◆ COLLECTED MATERIAL:
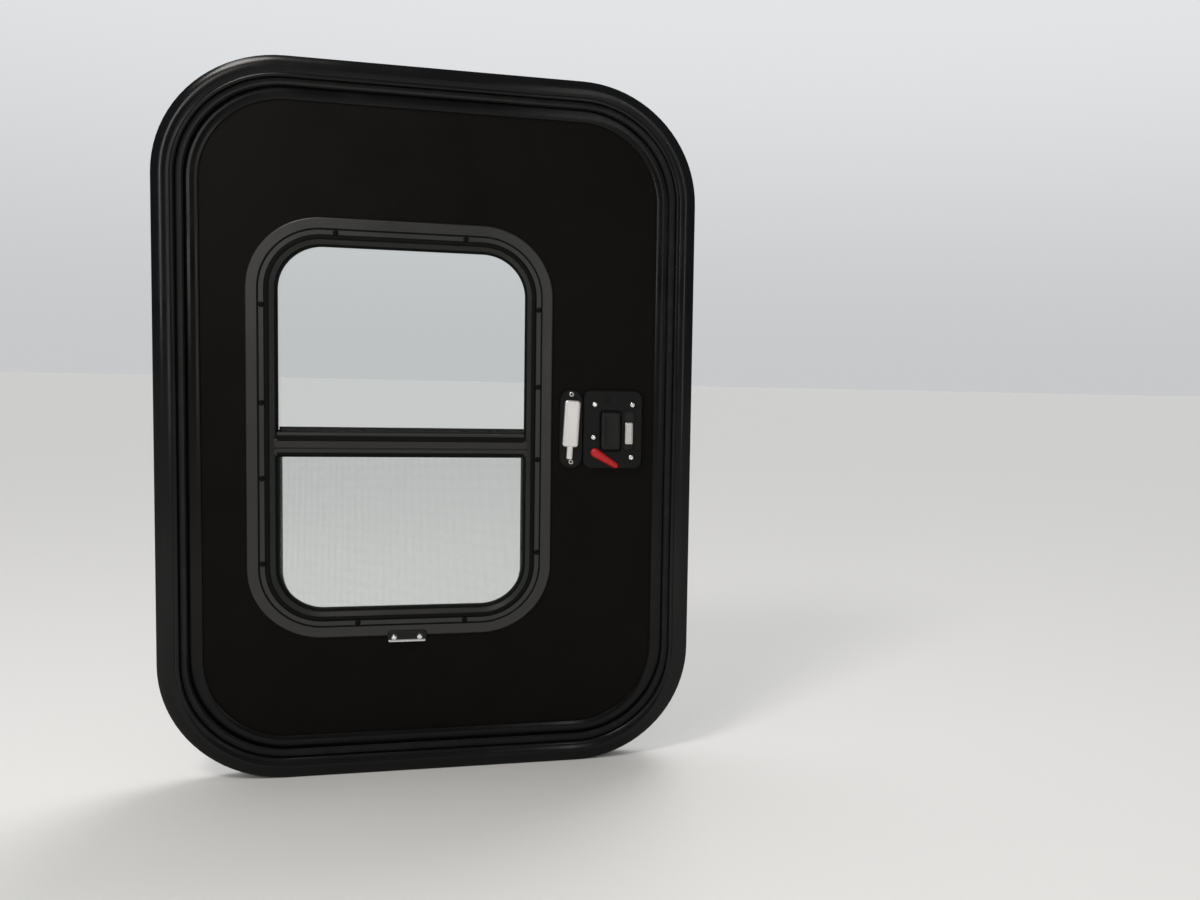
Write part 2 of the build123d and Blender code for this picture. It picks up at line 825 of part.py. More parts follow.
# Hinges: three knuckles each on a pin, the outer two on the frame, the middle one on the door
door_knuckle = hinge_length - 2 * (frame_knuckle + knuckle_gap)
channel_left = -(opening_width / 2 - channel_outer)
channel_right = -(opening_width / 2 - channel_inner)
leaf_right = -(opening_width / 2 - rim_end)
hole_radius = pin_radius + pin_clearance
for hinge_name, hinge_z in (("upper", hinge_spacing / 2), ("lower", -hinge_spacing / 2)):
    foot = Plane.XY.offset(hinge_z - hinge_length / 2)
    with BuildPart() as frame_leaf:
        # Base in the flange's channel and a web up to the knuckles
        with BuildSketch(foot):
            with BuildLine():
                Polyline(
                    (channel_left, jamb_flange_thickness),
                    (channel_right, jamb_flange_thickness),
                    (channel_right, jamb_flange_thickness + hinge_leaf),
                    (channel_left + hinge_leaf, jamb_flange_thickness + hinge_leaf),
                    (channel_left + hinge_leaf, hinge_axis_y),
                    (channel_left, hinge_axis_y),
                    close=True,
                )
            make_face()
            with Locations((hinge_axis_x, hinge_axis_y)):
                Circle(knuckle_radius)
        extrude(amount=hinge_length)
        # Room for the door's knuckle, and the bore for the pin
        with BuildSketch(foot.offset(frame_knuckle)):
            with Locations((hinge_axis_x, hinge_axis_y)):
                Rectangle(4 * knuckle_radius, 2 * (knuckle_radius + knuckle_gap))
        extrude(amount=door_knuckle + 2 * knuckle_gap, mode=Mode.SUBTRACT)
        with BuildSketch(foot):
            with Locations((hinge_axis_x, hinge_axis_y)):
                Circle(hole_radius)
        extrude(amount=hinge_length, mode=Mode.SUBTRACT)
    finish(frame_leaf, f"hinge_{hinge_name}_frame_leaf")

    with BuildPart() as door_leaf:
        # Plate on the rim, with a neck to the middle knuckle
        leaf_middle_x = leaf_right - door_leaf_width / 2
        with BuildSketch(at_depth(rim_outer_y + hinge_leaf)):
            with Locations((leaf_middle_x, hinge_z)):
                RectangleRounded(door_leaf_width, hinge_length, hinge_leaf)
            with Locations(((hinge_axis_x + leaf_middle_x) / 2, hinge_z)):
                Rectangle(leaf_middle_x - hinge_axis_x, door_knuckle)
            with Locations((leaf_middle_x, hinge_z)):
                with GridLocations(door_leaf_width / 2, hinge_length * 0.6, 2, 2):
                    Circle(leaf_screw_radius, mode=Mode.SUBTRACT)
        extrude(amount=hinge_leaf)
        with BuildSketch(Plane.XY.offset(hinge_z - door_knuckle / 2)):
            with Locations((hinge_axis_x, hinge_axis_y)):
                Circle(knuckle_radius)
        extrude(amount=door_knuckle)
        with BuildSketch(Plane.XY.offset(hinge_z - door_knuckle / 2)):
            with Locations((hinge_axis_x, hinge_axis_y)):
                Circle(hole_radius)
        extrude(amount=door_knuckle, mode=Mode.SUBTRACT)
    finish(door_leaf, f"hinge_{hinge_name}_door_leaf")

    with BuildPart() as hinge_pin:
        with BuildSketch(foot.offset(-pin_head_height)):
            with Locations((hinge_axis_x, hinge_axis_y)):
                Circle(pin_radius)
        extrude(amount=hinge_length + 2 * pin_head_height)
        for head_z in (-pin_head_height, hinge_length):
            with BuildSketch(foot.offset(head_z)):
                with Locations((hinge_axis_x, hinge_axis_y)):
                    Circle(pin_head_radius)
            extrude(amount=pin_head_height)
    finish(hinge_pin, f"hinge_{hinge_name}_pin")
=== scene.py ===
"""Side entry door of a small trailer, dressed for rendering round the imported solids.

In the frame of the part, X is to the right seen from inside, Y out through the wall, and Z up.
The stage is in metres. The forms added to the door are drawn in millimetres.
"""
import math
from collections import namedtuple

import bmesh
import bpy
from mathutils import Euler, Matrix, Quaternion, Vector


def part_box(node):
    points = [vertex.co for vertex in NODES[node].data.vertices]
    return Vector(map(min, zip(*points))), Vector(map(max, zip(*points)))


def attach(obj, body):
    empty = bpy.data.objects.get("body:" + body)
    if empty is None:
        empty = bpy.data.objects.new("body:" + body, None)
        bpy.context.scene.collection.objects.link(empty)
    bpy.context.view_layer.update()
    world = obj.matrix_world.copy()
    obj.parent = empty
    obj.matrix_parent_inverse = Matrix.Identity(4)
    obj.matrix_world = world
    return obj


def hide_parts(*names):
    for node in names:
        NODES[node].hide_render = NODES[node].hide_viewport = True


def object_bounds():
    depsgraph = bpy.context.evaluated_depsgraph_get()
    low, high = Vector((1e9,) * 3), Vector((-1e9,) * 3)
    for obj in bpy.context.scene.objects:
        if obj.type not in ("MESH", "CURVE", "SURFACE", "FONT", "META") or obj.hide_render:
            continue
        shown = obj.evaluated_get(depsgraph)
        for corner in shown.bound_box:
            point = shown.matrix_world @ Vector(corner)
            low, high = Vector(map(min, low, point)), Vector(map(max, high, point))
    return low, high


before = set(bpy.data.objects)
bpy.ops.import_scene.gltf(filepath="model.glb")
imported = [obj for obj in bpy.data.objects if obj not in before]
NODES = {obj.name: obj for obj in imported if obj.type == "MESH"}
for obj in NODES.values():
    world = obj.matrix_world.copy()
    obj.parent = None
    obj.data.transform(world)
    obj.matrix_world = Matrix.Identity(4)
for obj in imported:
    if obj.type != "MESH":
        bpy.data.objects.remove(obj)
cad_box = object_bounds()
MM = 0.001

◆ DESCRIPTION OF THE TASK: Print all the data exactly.

◆ ANSWER IN FULL:
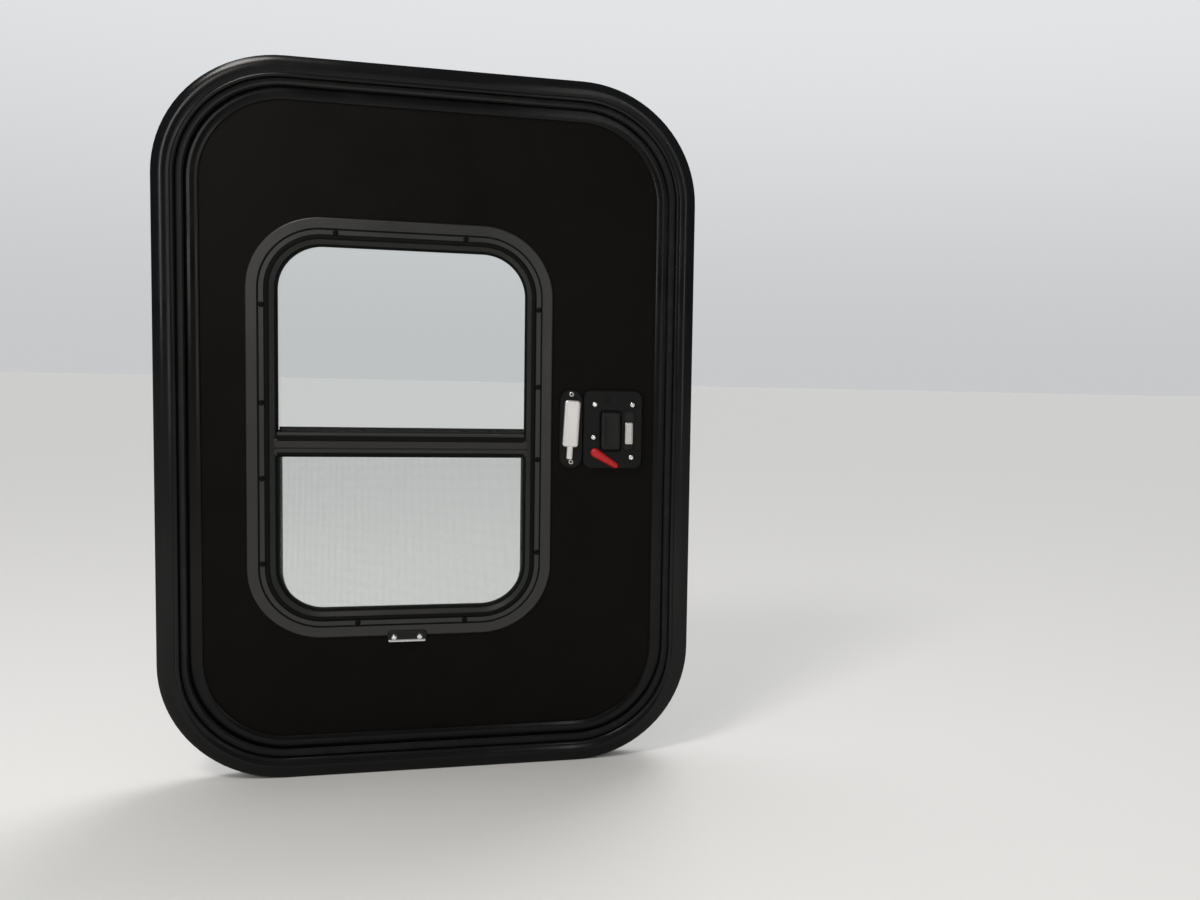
Write part 2 of the build123d and Blender code for this picture. It picks up at line 825 of part.py. More parts follow.
# Hinges: three knuckles each on a pin, the outer two on the frame, the middle one on the door
door_knuckle = hinge_length - 2 * (frame_knuckle + knuckle_gap)
channel_left = -(opening_width / 2 - channel_outer)
channel_right = -(opening_width / 2 - channel_inner)
leaf_right = -(opening_width / 2 - rim_end)
hole_radius = pin_radius + pin_clearance
for hinge_name, hinge_z in (("upper", hinge_spacing / 2), ("lower", -hinge_spacing / 2)):
    foot = Plane.XY.offset(hinge_z - hinge_length / 2)
    with BuildPart() as frame_leaf:
        # Base in the flange's channel and a web up to the knuckles
        with BuildSketch(foot):
            with BuildLine():
                Polyline(
                    (channel_left, jamb_flange_thickness),
                    (channel_right, jamb_flange_thickness),
                    (channel_right, jamb_flange_thickness + hinge_leaf),
                    (channel_left + hinge_leaf, jamb_flange_thickness + hinge_leaf),
                    (channel_left + hinge_leaf, hinge_axis_y),
                    (channel_left, hinge_axis_y),
                    close=True,
                )
            make_face()
            with Locations((hinge_axis_x, hinge_axis_y)):
                Circle(knuckle_radius)
        extrude(amount=hinge_length)
        # Room for the door's knuckle, and the bore for the pin
        with BuildSketch(foot.offset(frame_knuckle)):
            with Locations((hinge_axis_x, hinge_axis_y)):
                Rectangle(4 * knuckle_radius, 2 * (knuckle_radius + knuckle_gap))
        extrude(amount=door_knuckle + 2 * knuckle_gap, mode=Mode.SUBTRACT)
        with BuildSketch(foot):
            with Locations((hinge_axis_x, hinge_axis_y)):
                Circle(hole_radius)
        extrude(amount=hinge_length, mode=Mode.SUBTRACT)
    finish(frame_leaf, f"hinge_{hinge_name}_frame_leaf")

    with BuildPart() as door_leaf:
        # Plate on the rim, with a neck to the middle knuckle
        leaf_middle_x = leaf_right - door_leaf_width / 2
        with BuildSketch(at_depth(rim_outer_y + hinge_leaf)):
            with Locations((leaf_middle_x, hinge_z)):
                RectangleRounded(door_leaf_width, hinge_length, hinge_leaf)
            with Locations(((hinge_axis_x + leaf_middle_x) / 2, hinge_z)):
                Rectangle(leaf_middle_x - hinge_axis_x, door_knuckle)
            with Locations((leaf_middle_x, hinge_z)):
                with GridLocations(door_leaf_width / 2, hinge_length * 0.6, 2, 2):
                    Circle(leaf_screw_radius, mode=Mode.SUBTRACT)
        extrude(amount=hinge_leaf)
        with BuildSketch(Plane.XY.offset(hinge_z - door_knuckle / 2)):
            with Locations((hinge_axis_x, hinge_axis_y)):
                Circle(knuckle_radius)
        extrude(amount=door_knuckle)
        with BuildSketch(Plane.XY.offset(hinge_z - door_knuckle / 2)):
            with Locations((hinge_axis_x, hinge_axis_y)):
                Circle(hole_radius)
        extrude(amount=door_knuckle, mode=Mode.SUBTRACT)
    finish(door_leaf, f"hinge_{hinge_name}_door_leaf")

    with BuildPart() as hinge_pin:
        with BuildSketch(foot.offset(-pin_head_height)):
            with Locations((hinge_axis_x, hinge_axis_y)):
                Circle(pin_radius)
        extrude(amount=hinge_length + 2 * pin_head_height)
        for head_z in (-pin_head_height, hinge_length):
            with BuildSketch(foot.offset(head_z)):
                with Locations((hinge_axis_x, hinge_axis_y)):
                    Circle(pin_head_radius)
            extrude(amount=pin_head_height)
    finish(hinge_pin, f"hinge_{hinge_name}_pin")
=== scene.py ===
"""Side entry door of a small trailer, dressed for rendering round the imported solids.

In the frame of the part, X is to the right seen from inside, Y out through the wall, and Z up.
The stage is in metres. The forms added to the door are drawn in millimetres.
"""
import math
from collections import namedtuple

import bmesh
import bpy
from mathutils import Euler, Matrix, Quaternion, Vector


def part_box(node):
    points = [vertex.co for vertex in NODES[node].data.vertices]
    return Vector(map(min, zip(*points))), Vector(map(max, zip(*points)))


def attach(obj, body):
    empty = bpy.data.objects.get("body:" + body)
    if empty is None:
        empty = bpy.data.objects.new("body:" + body, None)
        bpy.context.scene.collection.objects.link(empty)
    bpy.context.view_layer.update()
    world = obj.matrix_world.copy()
    obj.parent = empty
    obj.matrix_parent_inverse = Matrix.Identity(4)
    obj.matrix_world = world
    return obj


def hide_parts(*names):
    for node in names:
        NODES[node].hide_render = NODES[node].hide_viewport = True


def object_bounds():
    depsgraph = bpy.context.evaluated_depsgraph_get()
    low, high = Vector((1e9,) * 3), Vector((-1e9,) * 3)
    for obj in bpy.context.scene.objects:
        if obj.type not in ("MESH", "CURVE", "SURFACE", "FONT", "META") or obj.hide_render:
            continue
        shown = obj.evaluated_get(depsgraph)
        for corner in shown.bound_box:
            point = shown.matrix_world @ Vector(corner)
            low, high = Vector(map(min, low, point)), Vector(map(max, high, point))
    return low, high


before = set(bpy.data.objects)
bpy.ops.import_scene.gltf(filepath="model.glb")
imported = [obj for obj in bpy.data.objects if obj not in before]
NODES = {obj.name: obj for obj in imported if obj.type == "MESH"}
for obj in NODES.values():
    world = obj.matrix_world.copy()
    obj.parent = None
    obj.data.transform(world)
    obj.matrix_world = Matrix.Identity(4)
for obj in imported:
    if obj.type != "MESH":
        bpy.data.objects.remove(obj)
cad_box = object_bounds()
MM = 0.001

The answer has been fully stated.